Why is fossil water important?
Fossil water is a critical resource in many dry regions where surface water is scarce. It can provide a reliable source of freshwater for drinking, agriculture, and industry, but it is a non-renewable resource on human timescales.
Can fossil water be replenished?
Generally, fossil water is not replenished or recharged at a significant rate because it is trapped in deep aquifers isolated from current rainfall and surface water. Therefore, it is considered a finite resource.
What are the risks of using fossil water?
Over-extraction of fossil water can lead to depletion of the aquifer, land subsidence, and ecological damage. Since it is a non-renewable resource, unsustainable use can cause long-term water scarcity.

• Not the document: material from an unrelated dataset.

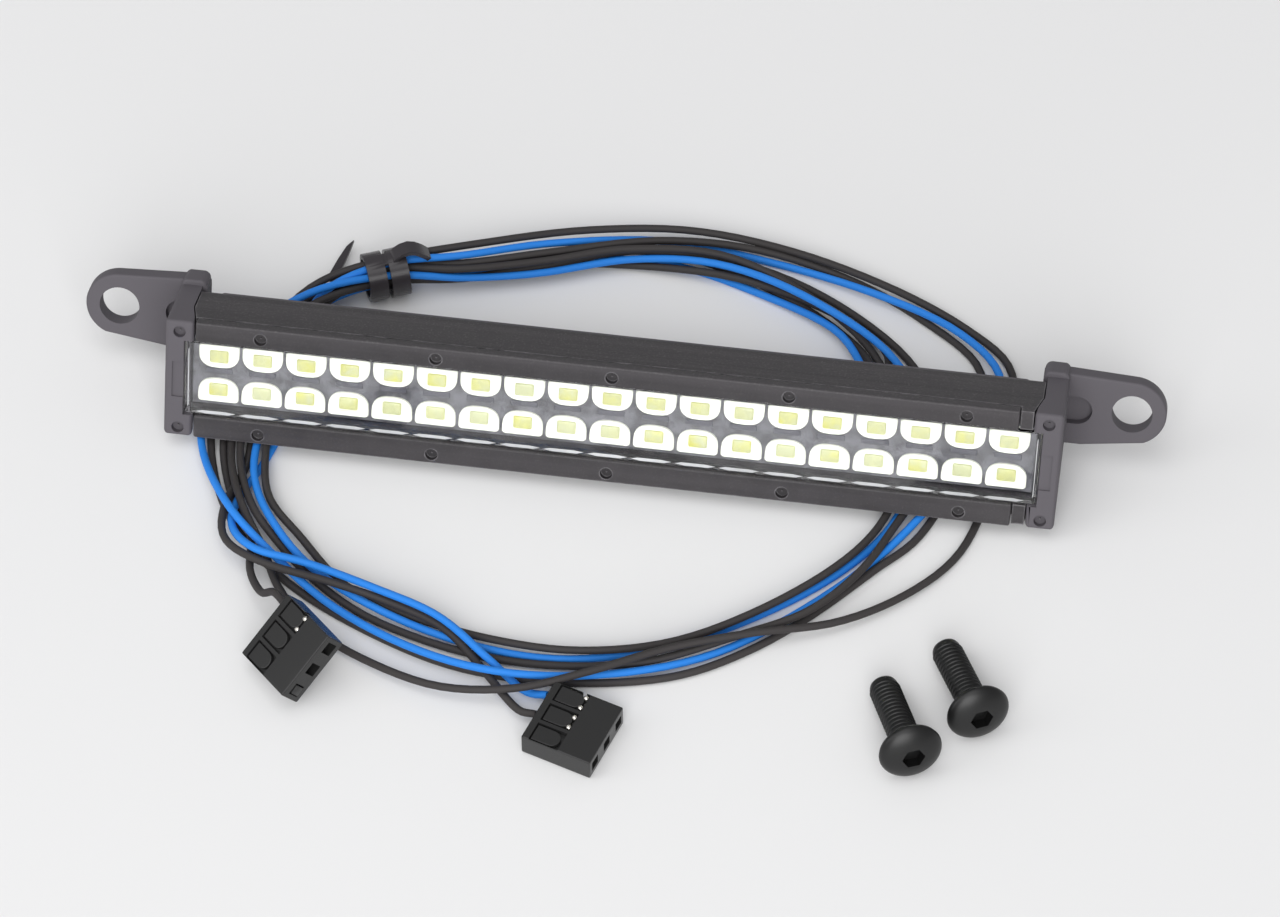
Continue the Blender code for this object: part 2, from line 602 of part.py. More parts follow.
def tie(layout, parts, cutters, paint):
    """A flat tie: two wraps round the leads, a bowed end above them and a pointed tail."""
    frame = bpy.data.objects.new("tie_frame", None)
    frame.parent = layout
    frame.location = Vector(TIE_AT) * MM
    frame.rotation_euler = (0.0, 0.0, math.radians(TIE_TURN))
    parts.objects.link(frame)
    inner, outer = TIE_RADII
    loops = [circle((0, 0), outer, 28), circle((0, 0), inner, 28)]
    first = outline_mesh("cable_tie", loops, TIE_WIDTH, END_VIEW, (TIE_WRAPS[0], 0, 0))
    body = piece("cable_tie", first, paint, frame, parts)
    second = outline_mesh("tie_wrap", loops, TIE_WIDTH, END_VIEW, (TIE_WRAPS[1], 0, 0))
    bridge = box_mesh("tie_bridge", (-1.6, -0.7, outer - 0.42), (1.6, 0.7, outer - 0.08))
    bow = [
        (0.9, 1.9), (0.9, 2.6), (1.6, 3.3), (2.5, 3.55), (3.4, 3.1), (4.6, 1.9),
        (4.3, 1.5), (3.2, 2.6), (2.5, 3.0), (1.9, 2.8), (1.7, 1.9),
    ]
    bowed = outline_mesh("tie_bow", [bow], 1.5, FRONT_VIEW, (0, 0.75, 0))
    tail = [
        (-1.6, 2.0), (-1.0, 2.35), (-4.25, 2.65), (-3.35, 3.9), (-2.45, 5.3), (-1.75, 6.5),
        (-2.75, 5.85), (-4.1, 4.3), (-5.1, 3.0), (-5.7, 2.2), (-5.2, 1.75),
    ]
    pointed = outline_mesh("tie_tail", [tail], 0.5, TOP_VIEW, (0, 0, -1.6))
    for name, mesh in {"tie_wrap": second, "tie_bridge": bridge, "tie_bow": bowed, "tie_tail": pointed}.items():
        boolean(body, cutter(name, mesh, frame, cutters), "UNION")


def screw(name, place, toward, layout, parts, cutters, paint):
    """A button-head screw, resting on the rim of its head and on its tip."""
    tilt = math.radians(SCREW_TILT)
    flat = Vector((-toward[0], -toward[1], 0.0)).normalized()
    axis = flat * math.cos(tilt) + Vector((0, 0, math.sin(tilt)))
    angles = [math.radians(a) for a in range(75, -1, -15)]
    dome = [(HEAD * math.cos(a), 0.3 + (HEAD_HIGH - 0.3) * math.sin(a)) for a in angles]
    shank = [(SHANK, 0.0), (SHANK, 0.5 - LENGTH), (SHANK - 0.4, -LENGTH), (0.0, -LENGTH)]
    profile = [(0.0, HEAD_HIGH), *dome, (HEAD, 0.0), *shank]
    mesh = bpy.data.meshes.new(name)
    edges = [(i, i + 1) for i in range(len(profile) - 1)]
    mesh.from_pydata([(r * MM, 0, z * MM) for r, z in profile], edges, [])
    body = piece(name, mesh, paint, layout, parts)
    body.location = Vector((*place, HEAD * math.cos(tilt) + 0.01)) * MM
    body.rotation_euler = axis.to_track_quat("Z", "Y").to_euler()
    turned = body.modifiers.new("turned", "SCREW")
    turned.steps = 32
    turned.render_steps = 32
    turned.use_merge_vertices = True
    turned.merge_threshold = 0.00001
    turned.use_smooth_shade = False
    hexagon = circle((0, 0), HEX / math.sqrt(3), 6)
    key_mesh = outline_mesh(name + "_key", [hexagon], 2.6, TOP_VIEW, (0, 0, HEAD_HIGH + 0.1))
    key = cutter(name + "_key", key_mesh, layout, cutters)
    key.location = body.location
    key.rotation_euler = body.rotation_euler
    boolean(body, key, "DIFFERENCE")


def main():
    clear_scene()
    parts = collection("led_light_bar")
    cutters = collection("cutters")
    layout = bpy.data.objects.new("layout", None)
    layout.location = (0.0, BAR_Y * MM, 0.0)
    parts.objects.link(layout)
    bar = bpy.data.objects.new("bar_frame", None)
    bar.parent = layout
    bar.location = (0.0, 0.0, RIDE * MM)
    bar.rotation_euler = (-LEAN, 0.0, 0.0)
    parts.objects.link(bar)
    charcoal = charcoal_plastic()
    housing(bar, parts, cutters, charcoal)
    strips(bar, parts, cutters, charcoal)
    for side in (-1, 1):
        cap(side, bar, parts, cutters, charcoal)
    lens(bar, parts, cutters, clear_plastic())
    leds(bar, parts, led_ceramic())
    led_board(bar, parts, board_mask())
    rear_cover(bar, parts, cutters, charcoal)
    black = black_insulation()
    gland(bar, parts, black)
    lead("blue_lead", BLUE_ROUTE, blue_insulation(), parts, layout)
    lead("black_lead_1", BLACK_1_ROUTE, black, parts, layout)
    lead("black_lead_2", BLACK_2_ROUTE, black, parts, layout)
    moulded = socket_plastic()
    metal = contact_metal()
    frame_1 = socket_frame("socket_1", SOCKET_1, layout, parts)
    frame_2 = socket_frame("socket_2", SOCKET_2, layout, parts)
    socket("socket_1", frame_1, parts, cutters, moulded)
    socket("socket_2", frame_2, parts, cutters, moulded)
    contact("contact_black_1", 1, frame_1, parts, metal)
    contact("contact_black_2", 0, frame_2, parts, metal)
    contact("contact_blue", 1, frame_2, parts, metal)
    blanking_plug(frame_1, parts, moulded)
    tie(layout, parts, cutters, tie_plastic())
    oxide = black_oxide()
    for name, (place, toward) in SCREWS.items():
        screw(name, place, toward, layout, parts, cutters, oxide)


if __name__ == "__main__":
    main()
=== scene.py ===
"""Scale-model LED light bar with its leads, sockets, tie and two loose screws.

Sizes are in millimetres, and MM turns them into metres. The bar's own frame has x along the bar,
b from its front to its back and u up its front face. BAR_PLACE leans it back onto its leads.
"""

import math

import bmesh
import bpy
from mathutils import Euler, Matrix, Vector


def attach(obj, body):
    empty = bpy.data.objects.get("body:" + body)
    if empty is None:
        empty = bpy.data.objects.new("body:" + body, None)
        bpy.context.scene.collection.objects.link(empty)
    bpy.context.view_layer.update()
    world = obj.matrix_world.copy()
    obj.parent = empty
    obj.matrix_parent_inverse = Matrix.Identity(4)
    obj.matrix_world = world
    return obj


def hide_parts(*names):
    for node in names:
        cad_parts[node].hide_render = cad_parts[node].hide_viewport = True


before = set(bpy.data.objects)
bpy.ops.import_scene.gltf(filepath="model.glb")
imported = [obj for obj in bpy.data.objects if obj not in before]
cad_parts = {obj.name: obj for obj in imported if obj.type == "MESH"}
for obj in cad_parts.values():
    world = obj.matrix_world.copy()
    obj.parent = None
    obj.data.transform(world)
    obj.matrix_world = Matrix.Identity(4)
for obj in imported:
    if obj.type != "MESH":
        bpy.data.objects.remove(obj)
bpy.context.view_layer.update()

bl_info = {
    "name": "LED light bar",
    "version": (1, 0, 0),
    "blender": (4, 5, 0),
    "location": "3D View > Sidebar > Light Bar",
    "description": "Builds a scale-model LED light bar with its leads and screws",
    "category": "Object",
}

MM = 0.001
BODY = "light_bar"

# The bar as a whole
LEAN = math.radians(24.0)
SLOPE = math.tan(LEAN)
BAR_Y = 7.76
RIDE = 1.7
HALF_BAR = 44.5
HEIGHT = 12.8
DEPTH = 10.8
GAP = 0.12

# Housing, strips and caps
CAP_FRONT_X = 41.65
CAP_BACK_X = 42.35
WEDGE = (0.6, 3.5)
HOUSING_BACK = 7.75
WINDOW = (2.45, 10.65)
STRIP_ENDS = (-41.5, 40.15)
STRIP_THICK = 1.2
NECK = 0.3
LENS_X = 42.5
LENS = (2.52, 10.58)
LENS_FRONT = 0.35
LENS_BACK = 3.0
LENS_WALL = 0.45

# Ears
EAR_THICK = 1.8
EAR_X = 50.92
EAR_U = 9.2
EAR_RADIUS = 3.43
EAR_HOLE = 2.02
EAR_ROOT = (5.2, 13.0)
POCKET_ROOT = 44.56
POCKET_X = {-1: 44.7, 1: 45.5}
POCKET_RADIUS = 1.5
POCKET_U = 9.0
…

How is fossil water different from regular groundwater?
Regular groundwater is typically part of the active hydrological cycle and is replenished by recent precipitation. Fossil water, in contrast, has been isolated for thousands to millions of years and is not actively recharged.
What scientific significance does fossil water have?
Studying fossil water helps scientists understand past climate conditions, geological processes, and the history of Earth’s hydrological systems. It provides valuable information about ancient environments.
Are there any famous examples of fossil water?
Yes, notable examples include the Nubian Sandstone Aquifer System in North Africa and the Great Artesian Basin in Australia, both of which contain fossil water that is millions of years old.